Restate the span of lines that starts with the line containing "extrude(amount=rod_reach)" and ends with the line containing "obj.matrix_world = world", word for word, including both, with nothing else.
— Start Data provided —
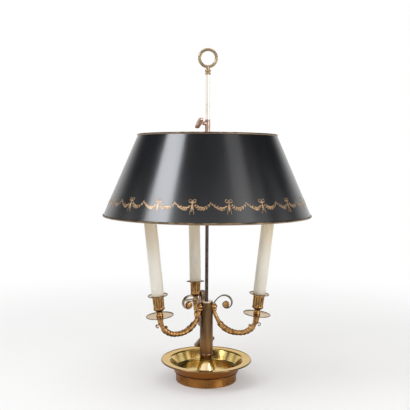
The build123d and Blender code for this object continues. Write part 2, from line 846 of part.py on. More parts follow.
# Sleeve that slides on the mast, with its flange and the boss of the shade key
flange_top = sleeve_bottom + sleeve_flange_drop + sleeve_flange_height
shade_key_height = tube_bottom - shade_key_drop
shade_key_plane = key_plane(shade_key_azimuth, shade_key_slant, shade_key_height)
with BuildPart() as sleeve:
    with BuildSketch(Plane.XY.offset(sleeve_bottom)):
        Circle(sleeve_radius)
    extrude(amount=sleeve_top - sleeve_bottom)
    with BuildSketch(Plane.XY.offset(flange_top - sleeve_flange_height)):
        Circle(sleeve_flange_radius)
    extrude(amount=sleeve_flange_height)
    with BuildSketch(shade_key_plane.offset(mast_radius)):
        Circle(key_boss_radius)
    extrude(amount=sleeve_radius + key_boss_reach - mast_radius)
    with BuildSketch(Plane.XY.offset(sleeve_bottom)):
        Circle(mast_radius + shaft_gap)
    extrude(amount=sleeve_top - sleeve_bottom, mode=Mode.SUBTRACT)
    with BuildSketch(Plane.XY.offset(tube_bottom)):
        Circle(tube_radius + shaft_gap)
    extrude(amount=tube_socket_depth, mode=Mode.SUBTRACT)
    with BuildSketch(shade_key_plane):
        Circle(shade_key_shank + shaft_gap)
    extrude(amount=sleeve_radius + key_boss_reach * 2, mode=Mode.SUBTRACT)
finish(sleeve.part, "sleeve")

# Riser tube
with BuildPart() as riser_tube:
    with BuildSketch(Plane.XY.offset(tube_bottom)):
        Circle(tube_radius)
        Circle(mast_radius + shaft_gap, mode=Mode.SUBTRACT)
    extrude(amount=tube_length)
finish(riser_tube.part, "riser_tube")

# Beaded collar under the ring
with BuildPart() as finial_collar:
    with BuildSketch(upright((0, 0, tube_top))):
        with BuildLine():
            hole = mast_radius + shaft_gap
            waist = finial_collar_radius * 0.78
            low = finial_collar_height * 0.36
            middle = finial_collar_height * 0.55
            under = Line((hole, 0), (waist, 0))
            ring_low = RadiusArc(under @ 1, (waist, low), -low * 0.6)
            pinch = Line(ring_low @ 1, (waist, middle))
            ring_high = RadiusArc(
                pinch @ 1, (waist, finial_collar_height), -(finial_collar_height - middle) * 0.55
            )
            Polyline(ring_high @ 1, (hole, finial_collar_height), under @ 0)
        make_face()
    revolve(axis=Axis.Z)
finish(finial_collar.part, "finial_collar")

# Ring finial with its neck and the plug that closes the tube
neck_base = tube_top + finial_collar_height
ring_centre = neck_base + finial_neck_height + finial_ring_radius
with BuildPart() as ring_finial:
    with BuildSketch(Plane.XY.offset(tube_top - finial_plug_depth)):
        Circle(mast_radius)
    extrude(amount=finial_collar_height + finial_plug_depth)
    with BuildSketch(Plane.XY.offset(neck_base)):
        Circle(finial_neck_radius)
    extrude(amount=finial_neck_height)
    with BuildSketch(Plane.XY.offset(ring_centre)):
        with Locations((finial_ring_radius, 0)):
            Circle(finial_wire_radius)
    revolve(axis=Axis((0, 0, ring_centre), (0, 1, 0)))
finish(ring_finial.part, "ring_finial")

# Shade key
shade_key = winged_key(
    shade_key_plane,
    mast_radius + shaft_gap,
    shade_key_shank,
    sleeve_radius + key_boss_reach + body_gap,
    shade_key_wing_start,
    shade_key_wing_width,
    shade_key_hub,
    shade_key_tip,
    shade_key_span,
)
finish(shade_key, "shade_key")

# Hub nut above the spider
hub_base = flange_top + body_gap
nut_base = hub_base + spider_hub_height + body_gap
with BuildPart() as hub_nut:
    with BuildSketch(Plane.XY.offset(nut_base)):
        RegularPolygon(hub_nut_across_flats / 2, 6, major_radius=False)
        Circle(sleeve_radius + shaft_gap, mode=Mode.SUBTRACT)
    extrude(amount=hub_nut_height)
finish(hub_nut.part, "hub_nut")

# Shade: a cone of painted sheet, its slope shared by the rims and the spider
shade_rise = shade_top_height - shade_bottom_height
shade_run = shade_bottom_radius - shade_top_radius
shade_slant = math.hypot(shade_rise, shade_run)
shade_across = shade_sheet * shade_slant / shade_rise


def shade_outside(height):
    """Outer radius of the shade at a height."""
    return shade_bottom_radius - shade_run * (height - shade_bottom_height) / shade_rise


def shade_band(low, high, grow):
    """Outline of the shade's sheet between two heights, thickened by grow each way."""
    return [
        (shade_outside(low) + grow, low),
        (shade_outside(high) + grow, high),
        (shade_outside(high) - shade_across - grow, high),
        (shade_outside(low) - shade_across - grow, low),
    ]


shade_shell = turned(
    Plane.XZ, shade_band(shade_bottom_height, shade_top_height, 0)
)
finish(shade_shell, "shade_shell")

# Rolled rims that grip the edges of the sheet. Their round has many short flats, which
# no hand can feel, so that a mesh of such a long thin ring keeps its shape.
rim_side_count = 24
rim_places = {
    "shade_bottom_rim": (shade_bottom_height, 1),
    "shade_top_rim": (shade_top_height, -1),
}
for name, (height, way) in rim_places.items():
    rim_height = height - way * (shade_bead_radius - shade_bead_bite - seat_gap)
    rim_middle = shade_outside(rim_height) - shade_across / 2
    slot = sorted((height - way * seat_gap, height + way * shade_bead_radius * 2))
    with BuildPart() as rim:
        with BuildSketch(Plane.XZ):
            with Locations((rim_middle, rim_height)):
                RegularPolygon(shade_bead_radius, rim_side_count)
            Polygon(*shade_band(*slot, shaft_gap), align=None, mode=Mode.SUBTRACT)
        revolve(axis=Axis.Z)
    finish(rim.part, name)

# Spider: a hub on the sleeve with rods out to the top of the shade
with BuildPart() as spider:
    with BuildSketch(Plane.XY.offset(hub_base)):
        Circle(spider_hub_radius)
    extrude(amount=spider_hub_height)
    rod_low = hub_base + spider_hub_height / 2
    rod_reach = shade_outside(rod_low) + spider_rod_radius
    for number in range(spider_rod_count):
        turn = math.radians(360 / spider_rod_count * number + spider_rod_azimuth)
        direction = Vector(
            math.cos(turn) * rod_reach, math.sin(turn) * rod_reach, spider_rod_rise
        )
        with BuildSketch(Plane((0, 0, rod_low), z_dir=direction)):
            Circle(spider_rod_radius)
        extrude(amount=rod_reach)
    with BuildSketch(Plane.XZ):
        wall_low = shade_outside(hub_base - spider_hub_height) - shade_across - seat_gap
        wall_high = shade_outside(shade_top_height) - shade_across - seat_gap
        Polygon(
            (wall_low, hub_base - spider_hub_height),
            (wall_high, shade_top_height),
            (shade_bottom_radius, shade_top_height),
            (shade_bottom_radius, hub_base - spider_hub_height),
            align=None,
        )
    revolve(axis=Axis.Z, mode=Mode.SUBTRACT)
    with BuildSketch(Plane.XY.offset(hub_base)):
        Circle(sleeve_radius + shaft_gap)
    extrude(amount=spider_hub_height, mode=Mode.SUBTRACT)
finish(spider.part, "spider")
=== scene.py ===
# %% [markdown]
# # A bouillotte table lamp, dressed for a photograph
# The frame, a packed CAD model, already holds every piece of the lamp at its real size:
# foot, dish, column, three candle branches, mast, shade and keys. This lesson dresses
# that frame. Plain turned pieces keep their CAD mesh and get a finish. Pieces with
# carving, such as the leafy branches, are built again here with more relief and take
# the place of the plain ones. All lengths are in metres and +Z is up.

import bpy
import math
import random
from mathutils import Matrix, Vector


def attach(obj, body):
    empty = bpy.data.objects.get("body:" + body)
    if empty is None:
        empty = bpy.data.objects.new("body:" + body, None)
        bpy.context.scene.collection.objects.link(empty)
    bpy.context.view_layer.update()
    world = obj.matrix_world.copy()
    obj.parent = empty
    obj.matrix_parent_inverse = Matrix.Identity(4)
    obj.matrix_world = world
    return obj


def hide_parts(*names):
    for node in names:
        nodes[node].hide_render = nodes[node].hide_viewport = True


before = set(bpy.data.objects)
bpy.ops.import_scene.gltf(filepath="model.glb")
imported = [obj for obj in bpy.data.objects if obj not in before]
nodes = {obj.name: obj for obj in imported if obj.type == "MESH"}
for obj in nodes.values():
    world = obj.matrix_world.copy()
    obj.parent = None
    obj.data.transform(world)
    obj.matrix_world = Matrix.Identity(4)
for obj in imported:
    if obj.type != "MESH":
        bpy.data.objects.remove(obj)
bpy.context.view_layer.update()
MM = 0.001

# %% [markdown]
# ## How a mesh is made here
# Most pieces of a lamp are turned on a lathe, bent from strip or cast. All of these can
# be made by joining rings of points: a lathe piece is a stack of circles, a bent strip
# is a row of small rectangles along a curve. One function joins such rings, and a second
# one turns the joined shapes into a Blender mesh. Joining rings is chosen over stacking
# primitives because a ring may take any outline, so relief costs nothing extra.


# %% Join rings into a shape
def join_rings(rings, closed=True):
    """Points and faces of a skin over rings of equal length, with its ends covered."""
    count = len(rings[0])
    points = [point for ring in rings for point in ring]
    faces = []
    for row in range(len(rings) - 1):
        for place in range(count):
            here = row * count + place
            beside = row * count + (place + 1) % count
            faces.append((here, beside, beside + count, here + count))
    if closed:
        faces.append(tuple(reversed(range(count))))
        faces.append(tuple(range(len(points) - count, len(points))))
    return points, faces


def lathe_rings(outline, steps, plane, relief=None):
    """Circles through (radius, height) corners; plane(x, y, z) places each point."""
    rings = []
    for radius, height in outline:
        ring = []
        for step in range(steps):
            turn = 2 * math.pi * step / steps
            grown = radius + (relief(turn, radius, height) if relief else 0.0)
            ring.append(plane(grown * math.cos(turn), grown * math.sin(turn), height))
        rings.append(ring)
    return rings


def upright(x, y, z):
    """A point of a piece that stands on the lamp's own axis, given in millimetres."""
    return Vector((x, y, z)) * MM


print("rings of a 3-corner outline:", len(lathe_rings([(1, 0), (2, 1), (1, 2)], 8, upright)))


# %% Turn shapes into a piece that rides on a body
def make_piece(name, shapes, finishes, body, sharp=40):
    """One mesh object; shapes is a list of (shape, number of its finish or one per face)."""
    points, faces, coats = [], [], []
    for (shape_points, shape_faces), coat in shapes:
        start = len(points)
        points += shape_points
        faces += [tuple(corner + start for corner in face) for face in shape_faces]
        coats += coat if isinstance(coat, list) else [coat] * len(shape_faces)
    mesh = bpy.data.meshes.new(name)
    mesh.from_pydata([tuple(point) for point in points], [], faces)
    for finish in finishes:
        mesh.materials.append(finish.material)
    mesh.polygons.foreach_set("material_index", coats)
    mesh.shade_smooth()
    mesh.set_sharp_from_angle(angle=math.radians(sharp))
    piece = bpy.data.objects.new(name, mesh)
    bpy.context.scene.collection.objects.link(piece)
    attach(piece, body)
    print(name, "has", len(mesh.polygons), "faces")
    return piece


# %% [markdown]
# ## A kit for node trees
# Blender describes a finish, and the world too, as a tree of small nodes that pass values
# on. Each node takes a few lines to add, set and link, so a small class does that. It
# knows the few steps that this lesson needs: arithmetic, stretching a pattern to a new
# range, splitting a vector and mixing two shaders.


# %% Short calls for node trees
class NodeKit:
    """Adds nodes to one emptied node tree and links them."""

    def __init__(self, tree):
        self.tree = tree
        self.tree.nodes.clear()

    def add(self, kind, **settings):
        """A new node of a kind; settings are its own choices, such as its operation."""
        node = self.tree.nodes.new(kind)
        for name, value in settings.items():
            setattr(node, name, value)
        return node

    def link(self, source, node, socket):
        """Feeds one socket of a node."""
        self.tree.links.new(source, node.inputs[socket])

    def math(self, operation, *values):
        """One arithmetic step on sockets or numbers."""
        node = self.add("ShaderNodeMath", operation=operation)
        for number, value in enumerate(values):
            if isinstance(value, (int, float)):
                node.inputs[number].default_value = value
            else:
                self.link(value, node, number)
        return node.outputs[0]

    def spread(self, source, low, high, to_low=0.0, to_high=1.0):
        """Stretches the part of a pattern between low and high to a new range."""
        node = self.add("ShaderNodeMapRange", interpolation_type="SMOOTHSTEP")
        values = (("From Min", low), ("From Max", high), ("To Min", to_low), ("To Max", to_high))
        for socket, value in values:
            node.inputs[socket].default_value = value
        self.link(source, node, "Value")
        return node.outputs[0]

    def split(self, vector):
        """The X, Y and Z of a vector."""
        node = self.add("ShaderNodeSeparateXYZ")
        self.link(vector, node, 0)
        return node.outputs

    def mix_shaders(self, share, first, second):
        """Goes from the first shader to the second by a share."""
        node = self.add("ShaderNodeMixShader")
        for number, source in enumerate((share, first, second)):
            self.link(source, node, number)
        return node.outputs[0]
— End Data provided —
**Written solution:**
        extrude(amount=rod_reach)
    with BuildSketch(Plane.XZ):
        wall_low = shade_outside(hub_base - spider_hub_height) - shade_across - seat_gap
        wall_high = shade_outside(shade_top_height) - shade_across - seat_gap
        Polygon(
            (wall_low, hub_base - spider_hub_height),
            (wall_high, shade_top_height),
            (shade_bottom_radius, shade_top_height),
            (shade_bottom_radius, hub_base - spider_hub_height),
            align=None,
        )
    revolve(axis=Axis.Z, mode=Mode.SUBTRACT)
    with BuildSketch(Plane.XY.offset(hub_base)):
        Circle(sleeve_radius + shaft_gap)
    extrude(amount=spider_hub_height, mode=Mode.SUBTRACT)
finish(spider.part, "spider")
=== scene.py ===
# %% [markdown]
# # A bouillotte table lamp, dressed for a photograph
# The frame, a packed CAD model, already holds every piece of the lamp at its real size:
# foot, dish, column, three candle branches, mast, shade and keys. This lesson dresses
# that frame. Plain turned pieces keep their CAD mesh and get a finish. Pieces with
# carving, such as the leafy branches, are built again here with more relief and take
# the place of the plain ones. All lengths are in metres and +Z is up.

import bpy
import math
import random
from mathutils import Matrix, Vector


def attach(obj, body):
    empty = bpy.data.objects.get("body:" + body)
    if empty is None:
        empty = bpy.data.objects.new("body:" + body, None)
        bpy.context.scene.collection.objects.link(empty)
    bpy.context.view_layer.update()
    world = obj.matrix_world.copy()
    obj.parent = empty
    obj.matrix_parent_inverse = Matrix.Identity(4)
    obj.matrix_world = world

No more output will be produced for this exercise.